Fed Chairwoman Janet Yellen said the slowing of bond purchases was based on an expectation of continued progress towards the economic goals of full employment and long-term inflation around 2 per cent.

“If incoming information broadly supports the committee’s expectation of ongoing improvement in labour markets and inflation moving back over time toward its longer-run objective, the committee will likely continue to reduce the pace of asset purchases in measured steps at future meetings,” she said.

“However, as I have emphasised before, purchases are not on a preset course, and the committee’s decisions about the pace of purchases remain contingent on its outlook for jobs and inflation as well as its assessment of the likely efficacy and costs of such purchases.” Since its last meeting in late April, economic data has supported staying the current course of monetary policy, the Fed said.

“Growth in economic activity has rebounded in recent months. Labour market indicators generally showed further improvement,” the Fed’s statement said.

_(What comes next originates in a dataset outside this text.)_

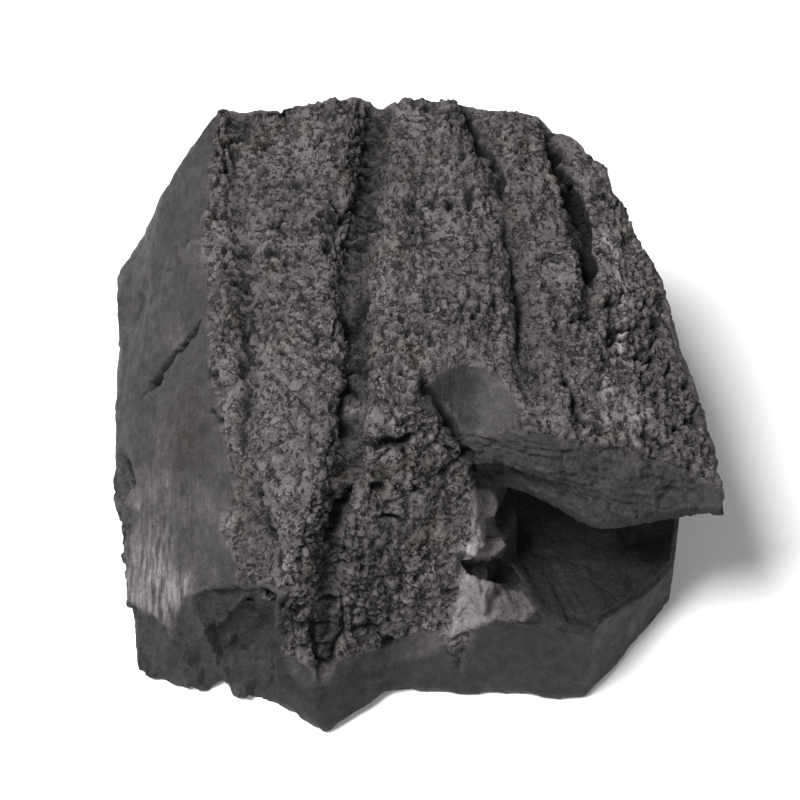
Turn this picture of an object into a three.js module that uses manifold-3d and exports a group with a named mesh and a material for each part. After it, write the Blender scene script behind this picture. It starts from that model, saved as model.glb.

“The unemployment rate, though lower, remains elevated. Household spending appears to be rising moderately, and business fixed investment resumed its advance, while the recovery in the housing sector remained slow. Fiscal policy is restraining economic growth, although the extent of restraint is diminishing.” The Fed started the current round of quantitative easing in September 2012 at $85 billion a month — an annual pace of $1 trillion in the nearly $17 trillion US economy.

By denying access to safe-haven bonds, the policy was meant to push investment into the private economy at a time when the Fed felt it had to act to spur US growth and fend of the spectre of deflation. In the process, volatile investment flows spilled into developing economies with higher growth rates.